Saturday 18th June 2011
quotequote all
premio said:
ok, well got the photos back from the borescopy (sp?) and ALL 6 CYLINDER WALLS were scored! On a 6.4k mile car!! God knows how.

I had the pics checked by Porsche and they confirmed engine is beyond repair, and took it to the dealers for a refund - they were excellent and didnt mess me about at all. I was really impressed and happy at how they dealt with it. The car is just 3 weeks out of porsche warranty being an 09 plate, so fingers crossed they will give him a new engine.
That's a great result (the refund), must be a load off your mind.

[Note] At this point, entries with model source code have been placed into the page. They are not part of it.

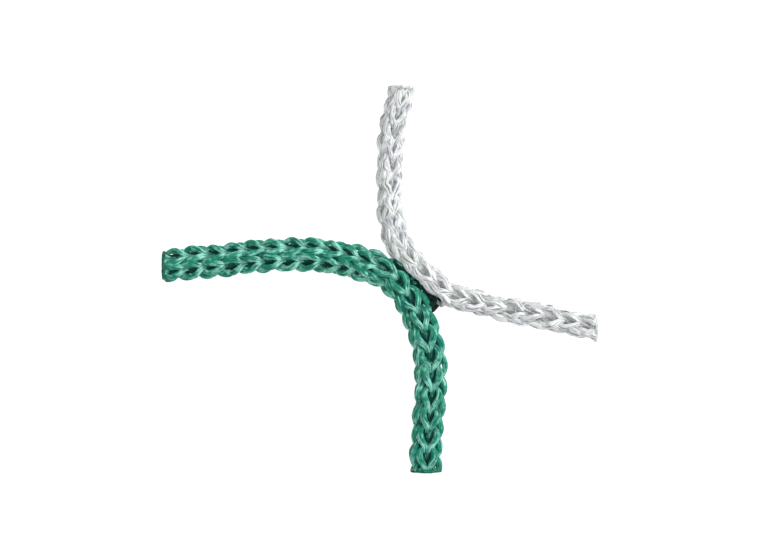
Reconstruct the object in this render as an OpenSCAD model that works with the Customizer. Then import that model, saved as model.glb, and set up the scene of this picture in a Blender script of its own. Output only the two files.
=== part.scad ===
/* [Cords] */
// Width of the green knitted cord, mm
green_w = 5; // [4.8:0.1:5]
// Width of the white knitted cord, which is knitted a little tighter, mm
white_w = 4.5; // [4:0.1:4.5]
// Play between neighbouring chains of one cord, mm
chain_gap = 0.12; // [0.06:0.02:0.2]

/* [Yarns] */
// Share of the hole between the four chains that the straight inlay yarn fills
inlay_fill = 0.85; // [0.5:0.05:0.9]
// Radius of each joining yarn in the seam between the cords, mm
joining_r = 0.25; // [0.12:0.01:0.28]

/* [Cut ends] */
// Length of the melted tip that seals each cut end, mm
tip_len = 1; // [0.6:0.1:1.5]

/* [Bending] */
// Play between a leg's round root and its socket in the joint, mm
hinge_gap = 0.2; // [0.16:0.02:0.3]

/* [Hidden] */
// Sides of each yarn's section: flats face down, up and to the neighbouring chains.
SIDES = 8;
half_side = 180 / SIDES;
// How far a leg's round root stands out past the cord's half width.
root_margin = 0.3;

GREEN = [0.16, 0.53, 0.42];
WHITE = [0.88, 0.89, 0.9];

// Half of the sample's cut size along X and Y.
sample_x = 38.8;
sample_y = 34.5;

// Routes of the cords' centre lines, in plan. A leg runs outward from its bend; its last point
// is on the line where the sample is cut.
green_left_route = [
    [-3.2, 2.6], [-5.6, 3.4], [-8.2, 3.9], [-11.1, 4.3], [-14.3, 4.4], [-17.9, 4.3],
    [-21.4, 4.1], [-25, 3.8], [-28.6, 3.3], [-32.1, 3], [-35.7, 2.6], [-sample_x, 2.3]
];
green_bottom_route = [
    [7.3, -7.8], [8.1, -10.4], [8.8, -13.2], [9.1, -16], [9.1, -19], [8.9, -22.2],
    [8.6, -25.3], [8.4, -28.4], [8.2, -31.4], [8.2, -sample_y]
];
white_top_route = [
    [2.6, 8], [2, 10.4], [1.7, 12.9], [1.6, 15.4], [1.6, 18], [1.8, 20.7],
    [1.9, 23.4], [2.1, 26.1], [2.6, 28.8], [3.2, 31.5], [3.9, sample_y]
];
white_right_route = [
    [12.8, -2.8], [15.4, -3.6], [18.2, -4.4], [21.4, -5.1], [25, -5.9], [28.6, -6.6],
    [32.1, -7.4], [35.6, -8.1], [sample_x, -8.8]
];
// Each joint route runs from one bend of its cord to the other.
green_joint_route = [[7.3, -7.8], [5, -3.8], [3.4, -1.8], [1.4, 0], [-3.2, 2.6]];
white_joint_route = [[12.8, -2.8], [8.5, 0.4], [6.8, 2], [5.1, 3.9], [2.6, 8]];

// Each leg: name, route, direction it is cut in, width, colour, and its neighbour in the joint.
LEGS = [
    ["green_left", green_left_route, [-1, 0], green_w, GREEN, green_joint_route[3]],
    ["green_bottom", green_bottom_route, [0, -1], green_w, GREEN, green_joint_route[1]],
    ["white_top", white_top_route, [0, 1], white_w, WHITE, white_joint_route[3]],
    ["white_right", white_right_route, [1, 0], white_w, WHITE, white_joint_route[1]]
];
// Each cord in the joint: name, route, the points next to its bends in its legs, width, colour.
JOINTS = [
    ["green_joint", green_joint_route, green_bottom_route[1], green_left_route[1], green_w, GREEN],
    ["white_joint", white_joint_route, white_right_route[1], white_top_route[1], white_w, WHITE]
];
// Places of the four chains in a cord: sideways and upward, in chain offsets.
CHAINS = [[1, 1], [-1, 1], [1, -1], [-1, -1]];
// Height of the seam between the cords, midway between their middles.
seam_z = (green_w + white_w) / 4;

// Distance from a chain's middle to its flats.
function chain_r(w) = (w - chain_gap) / 4;
// Distance of a chain's middle from the cord's, sideways and upward.
function chain_off(w) = chain_r(w) + chain_gap / 2;
function inlay_r(w) = inlay_fill * (chain_off(w) * sqrt(2) - chain_r(w));
// Radius of a leg's round root about its bend, and of the socket it turns in.
function root_r(w) = w / 2 + root_margin;
function socket_r(w) = root_r(w) + hinge_gap;

function unit(v) = v / norm(v);
function direction(route, i) = unit(route[i + 1] - route[i - 1]);
// The seam lies nearer to the narrower cord's middle.
function seam_point(i) =
    (green_joint_route[i] * white_w + white_joint_route[i] * green_w) / (green_w + white_w);

// Points of one section: p and t are the cord's place and direction in plan, across and up the
// section's middle, and bend_r moves the section off p along t, onto a cylinder about p.
function section(p, t, across, up, r, bend_r, side) = [
    for (j = [0:SIDES - 1])
        let (
            corner_r = r / cos(half_side),
            a = (2 * j + 1) * half_side,
            v = across + corner_r * cos(a),
            along = bend_r > 0 ? side * sqrt(bend_r * bend_r - v * v) : 0
        )
        [p.x + t.x * along - t.y * v, p.y + t.y * along + t.x * v, up + corner_r * sin(a)]
];
function middle(p, t, across, up, bend_r, side) =
    let (along = bend_r > 0 ? side * sqrt(bend_r * bend_r - across * across) : 0)
    [p.x + t.x * along - t.y * across, p.y + t.y * along + t.x * across, up];

// A closed tube through sections, with a fan of triangles at each end.
module tube(sections, first_middle, last_middle) {
    n = len(sections);
    first = n * SIDES;
    corners = [for (s = sections) for (q = s) q];
    walls = [
        for (i = [0:n - 2]) for (j = [0:SIDES - 1])
            let (k = (j + 1) % SIDES, a = i * SIDES)
            each [[a + j, a + SIDES + j, a + k], [a + k, a + SIDES + j, a + SIDES + k]]
    ];
    ends = [
        for (j = [0:SIDES - 1])
            let (k = (j + 1) % SIDES, b = (n - 1) * SIDES)
            each [[first, j, k], [first + 1, b + k, b + j]]
    ];
    polyhedron(
        points = concat(corners, [first_middle, last_middle]),
        faces = concat(walls, ends)
    );
}

// One yarn or chain of a leg, from its round root to where the tip seals it.
module leg_yarn(leg, across, up, r) {
    route = leg[1];
    last = len(route) - 1;
    t = unit(route[1] - leg[5]);
    root = root_r(leg[3]);
    stop = route[last] - leg[2] * tip_len;
    sections = concat(
        [section(route[0], t, across, up, r, root, -1)],
        [for (i = [1:last - 1]) section(route[i], direction(route, i), across, up, r, 0, 0)],
        [section(stop, leg[2], across, up, r, 0, 0)]
    );
    color(leg[4])
        tube(
            sections,
            middle(route[0], t, across, up, root, -1),
            middle(stop, leg[2], across, up, 0, 0)
        );
}

// One yarn or chain of a cord in the joint, from one socket to the other.
module joint_yarn(cord, across, up, r) {
    route = cord[1];
    last = len(route) - 1;
    t_first = unit(route[1] - cord[2]);
    t_last = unit(cord[3] - route[last - 1]);
    socket = socket_r(cord[4]);
    sections = concat(
        [section(route[0], t_first, across, up, r, socket, 1)],
        [for (i = [1:last - 1]) section(route[i], direction(route, i), across, up, r, 0, 0)],
        [section(route[last], t_last, across, up, r, socket, -1)]
    );
    color(cord[5])
        tube(
            sections,
            middle(route[0], t_first, across, up, socket, 1),
            middle(route[last], t_last, across, up, socket, -1)
        );
}

// A cord rests on the ground, so its middle is half its width up.
module leg_chain(leg, i) {
    off = chain_off(leg[3]);
    leg_yarn(leg, CHAINS[i][0] * off, leg[3] / 2 + CHAINS[i][1] * off, chain_r(leg[3]));
}

module leg_inlay(leg) {
    leg_yarn(leg, 0, leg[3] / 2, inlay_r(leg[3]));
}

// The melted tip is a round plug as wide as the cord, cut square to the sample's edge.
module leg_tip(leg) {
    end = leg[1][len(leg[1]) - 1];
    color(leg[4])
        translate([end.x, end.y, leg[3] / 2])
        rotate([0, 0, atan2(leg[2].y, leg[2].x)])
        rotate([0, -90, 0])
        cylinder(r = leg[3] / 2, h = tip_len, $fn = 64);
}

module joint_chain(cord, i) {
    off = chain_off(cord[4]);
    joint_yarn(cord, CHAINS[i][0] * off, cord[4] / 2 + CHAINS[i][1] * off, chain_r(cord[4]));
}

module joint_inlay(cord) {
    joint_yarn(cord, 0, cord[4] / 2, inlay_r(cord[4]));
}

// A yarn that laces the two cords together, in the seam midway between them.
module joining_yarn(height, tint) {
    seam = [for (i = [1:3]) seam_point(i)];
    t = unit(seam[2] - seam[0]);
    sections = [for (p = seam) section(p, t, 0, height, joining_r, 0, 0)];
    color(tint)
        tube(sections, middle(seam[0], t, 0, height, 0, 0), middle(seam[2], t, 0, height, 0, 0));
}

for (leg = LEGS) {
    for (i = [0:3])
        leg_chain(leg, i);
    leg_inlay(leg);
    leg_tip(leg);
}
for (cord = JOINTS) {
    for (i = [0:3])
        joint_chain(cord, i);
    joint_inlay(cord);
}
joining_yarn(seam_z + joining_r, GREEN);  // green_joining_yarn
joining_yarn(seam_z - joining_r, WHITE);  // white_joining_yarn
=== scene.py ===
"""Looks of a junction in two-tone knotless sports netting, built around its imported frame.

Each cord is four knitted chains around a straight inlay yarn. A chain is one multifilament yarn
that is looped through itself, and here it is modelled loop by loop along the cord's route.
"""

import math

import bpy
import numpy as np
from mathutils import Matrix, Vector


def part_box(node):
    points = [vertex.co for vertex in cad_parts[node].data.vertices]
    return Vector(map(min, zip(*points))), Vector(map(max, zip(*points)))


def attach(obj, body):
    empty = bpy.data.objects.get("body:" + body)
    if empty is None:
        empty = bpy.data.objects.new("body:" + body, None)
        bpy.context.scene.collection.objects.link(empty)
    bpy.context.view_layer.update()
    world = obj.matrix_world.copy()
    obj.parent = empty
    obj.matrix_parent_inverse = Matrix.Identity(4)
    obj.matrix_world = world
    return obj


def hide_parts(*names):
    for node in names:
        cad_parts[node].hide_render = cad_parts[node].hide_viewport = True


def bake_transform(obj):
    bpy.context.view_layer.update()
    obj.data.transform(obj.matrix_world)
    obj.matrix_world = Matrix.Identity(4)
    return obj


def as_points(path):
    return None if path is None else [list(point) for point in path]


bl_info = {
    "name": "Knotless Net Junction",
    "version": (1, 0, 0),
    "blender": (4, 5, 0),
    "location": "View3D > Sidebar > Net",
    "description": "Models the knitted cords of a net junction around its frame",
    "category": "Object",
}

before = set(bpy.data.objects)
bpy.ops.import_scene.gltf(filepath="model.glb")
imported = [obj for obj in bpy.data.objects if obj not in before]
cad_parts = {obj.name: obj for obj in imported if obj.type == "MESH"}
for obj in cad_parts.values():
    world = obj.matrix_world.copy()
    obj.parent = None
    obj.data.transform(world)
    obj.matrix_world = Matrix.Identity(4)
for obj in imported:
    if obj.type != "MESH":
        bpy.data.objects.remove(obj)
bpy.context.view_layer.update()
MM = 0.001

# ---------------------------------------------------------------- cords and their routes

# Routes of the cords' centre lines in plan, in millimetres, in the direction they are knitted.
GREEN_BOTTOM_ROUTE = [
    (8.2, -34.5), (8.2, -31.4), (8.4, -28.4), (8.6, -25.3), (8.9, -22.2), (9.1, -19),
    (9.1, -16), (8.8, -13.2), (8.1, -10.4), (7.3, -7.8),
]
GREEN_JOINT_ROUTE = [(5, -3.8), (3.4, -1.8), (1.7, 0.35)]
GREEN_LEFT_ROUTE = [
    (-3.2, 2.6), (-5.6, 3.4), (-8.2, 3.9), (-11.1, 4.3), (-14.3, 4.4), (-17.9, 4.3),
    (-21.4, 4.1), (-25, 3.8), (-28.6, 3.3), (-32.1, 3), (-35.7, 2.6), (-38.8, 2.3),
]
WHITE_RIGHT_ROUTE = [
    (38.8, -8.8), (35.6, -8.1), (32.1, -7.4), (28.6, -6.6), (25, -5.9), (21.4, -5.1),
    (18.2, -4.4), (15.4, -3.6), (12.8, -2.8),
]
WHITE_JOINT_ROUTE = [(8.5, 0.4), (6.8, 2), (5.1, 3.9)]
WHITE_TOP_ROUTE = [
    (2.6, 8), (2, 10.4), (1.7, 12.9), (1.6, 15.4), (1.6, 18), (1.8, 20.7),
    (1.9, 23.4), (2.1, 26.1), (2.6, 28.8), (3.2, 31.5), (3.9, 34.5),
]
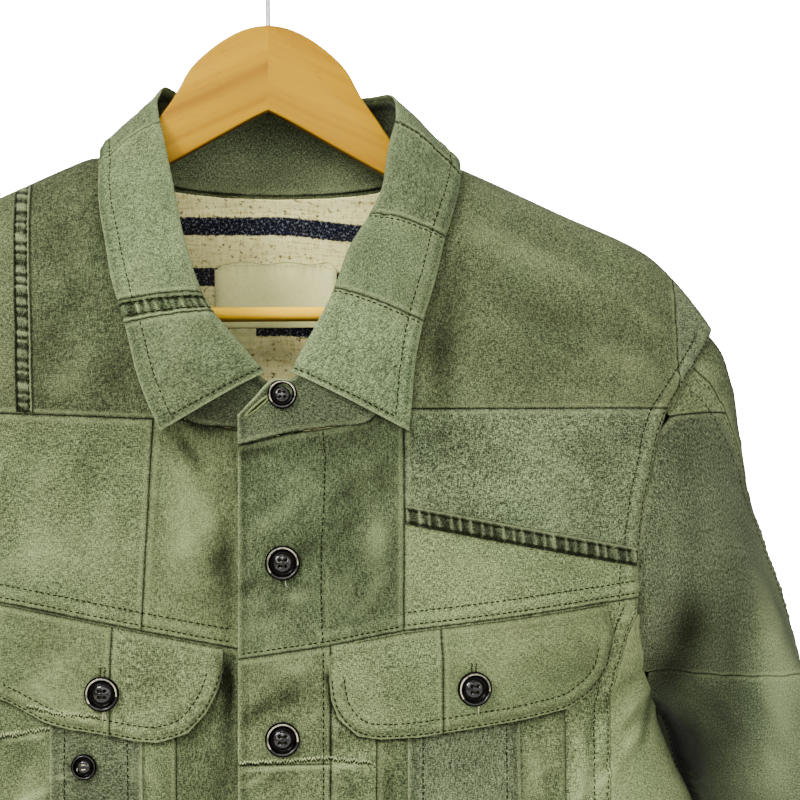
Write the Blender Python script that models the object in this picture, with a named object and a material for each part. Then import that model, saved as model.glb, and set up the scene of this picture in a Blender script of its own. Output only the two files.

I doubt Porsche GB will be particularly keen to shoulder the cost of repairs given it wasn't serviced by them, but that's the dealers problem now - not yours. They might get lucky and find out that the scoring was caused by a factory installation defect of some kind, it does sound peculiar to me that overfilling oil would cause that. There is also quite a few anecdotal reports on Google if you search for "porsche scored cylinders", so you're not alone in that respect! Bit worrying really for the rest of us.

premio

Original Poster:

1,020 posts

165 months

Saturday 18th June 2011
quotequote all
here are the cylinder wall pics, all 6 of them!








I feel really sorry for the dealer now really as he has a fight with Porsche on his hands, the dealer with Cridfords in surrey and i must say that once i had evidence of an actual problem he was as good as gold and didnt mess me about at all.

HoHoHo

14,987 posts

251 months

Saturday 18th June 2011
quotequote all
Can anyone answer how the bores of all 6 cylinders end up in that state after 6500 miles?

Is it oil, driving as if you stole it from cold or what?

premio

Original Poster:

1,020 posts

165 months

Saturday 18th June 2011
quotequote all
HoHoHo said:
Can anyone answer how the bores of all 6 cylinders end up in that state after 6500 miles?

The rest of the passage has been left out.